The weight of history looms large in this theater. Together with the taboo of confronting Israel, the assassination of French ambassador to Lebanon Louis Delamare in 1981, the 1983 marine barracks bombing, and the Drakkar attack on French paratroopers in the same year, cast a long shadow. But it has become vital that Europeans get comfortable again establishing a power dynamic with actors like Israel or Iran. If they cannot do so with these relatively small powers, they will stand no chance with Russia, China, or the United States.

The case for a more muscular posture in Lebanon is self-evident. This would neither be a mandate against Israel nor against the Shia Lebanese. It would be a mandate in favor of international law, and in support of an imperfect and flawed democracy that, in the region, most embodies European values of plurality, liberty, and freedom of speech.

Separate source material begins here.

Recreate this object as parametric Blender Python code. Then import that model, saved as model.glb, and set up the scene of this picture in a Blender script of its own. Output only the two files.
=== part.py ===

The EU has direct interests at stake. Without leverage, Europe will remain a spectator in its own neighborhood. Lebanon is therefore not a peripheral theatre; it is a test of Europe’s ability to convert interests into action. It would require a complete disruption of their approach—admitting that sometimes the solution to a problem has a necessary and unavoidable military component before diplomacy can iron out the details. It would also go a long way toward commanding respect again from the United States and Israel by putting skin in the game, proving that Europeans still know how to wield hard power.

The real alternative is not between robust force and diplomacy. It is between diplomacy backed by power and diplomacy condemned to comment on faits accomplis. Failing that, Europe will go on debating while others redraw its Southern neighborhood by force.